On Dec 11, 7:38 pm, Ondra Holub <ondra.ho...@post.czwrote:

On 11 Pro, 20:58, Belebele <beluc...@gmail.comwrote:

I am not sure if I understood exactly what you need. If you want to
store value of some templated type, you have to make the whole class
templated

That's not what I want. I want the Interface class to be a class, not
a class template. That way, I could potentially assign to an object of
the Interface class any object that implements the desired interface.
That is:

class B1 {
public:
template <typename T>
void foo(T );

};

class B2 {
public:
template <typename T>
void foo(T );

};

B1 b1;
Interface i(b1);
i.foo(1);

B2 b2;
i = b2;
i.foo(1);

This is simple to implement if the interface does not contain method
templates. I am lost when method templates are involved.
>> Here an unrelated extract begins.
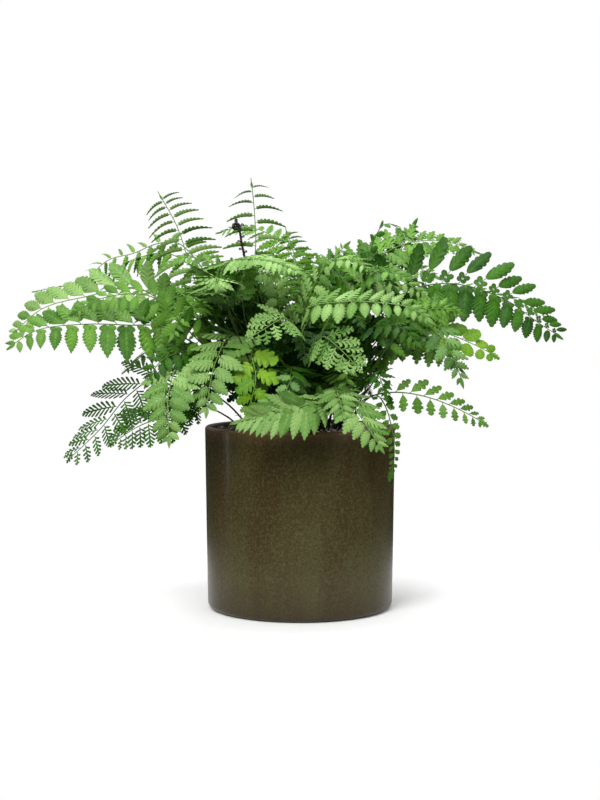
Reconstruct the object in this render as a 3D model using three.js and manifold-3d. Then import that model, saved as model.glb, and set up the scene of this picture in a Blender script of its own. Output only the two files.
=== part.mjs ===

I think it is not possible. You have to store the reference to other
class instance, so the referenced class would have to be derived from
some common class. It is hard to combine template polymorphism and
class polymorphism.

Do this help you?

#include <string>
#include <iostream>

struct Interface {
template<typename T>
void foo(T& t) {
t.foo("foo()");
}
};

class A {
public:
void foo(const std::string& parameter) {
std::cout << "A::foo( " + parameter + " )" << std::endl;
}
};

class B {
public:
void foo(const std::string& parameter) {
std::cout << "B::foo( " + parameter + " )" << std::endl;
}
};

int main() {
Interface i;
A a;
B b;
i.foo(a);
i.foo(b);
}

But if you need to store the class reference passing it on Interface
class constructor it is not possible unless you declare Interface as a
class template.

On Dec 11, 5:58 pm, Belebele <beluc...@gmail.comwrote:

I am not sure if I understood exactly what you need. If you want to
store value of some templated type, you have to make the whole class
templated

That's not what I want. I want the Interface class to be a class, not
a class template. That way, I could potentially assign to an object of
the Interface class any object that implements the desired interface.
That is:

class B1 {
public:
template <typename T>
void foo(T );

};

class B2 {
public:
template <typename T>
void foo(T );

};

B1 b1;
Interface i(b1);
i.foo(1);

B2 b2;
i = b2;
i.foo(1);

This is simple to implement if the interface does not contain method
templates. I am lost when method templates are involved.

Do this help you?

#include <string>
#include <iostream>

struct Interface {
template<typename T>
void foo(T& t) {
t.foo("foo()");
}

};

class A {
public:
void foo(const std::string& parameter) {
std::cout << "A::foo( " + parameter + " )" <<
std::endl;
}

};

class B {
public:
void foo(const std::string& parameter) {
std::cout << "B::foo( " + parameter + " )" <<
std::endl;
}

};

int main() {
Interface i;
A a;
B b;
i.foo(a);
i.foo(b);

}

But if you need to store the class reference passing it on Interface
class constructor it is not possible unless you declare Interface as a
class template.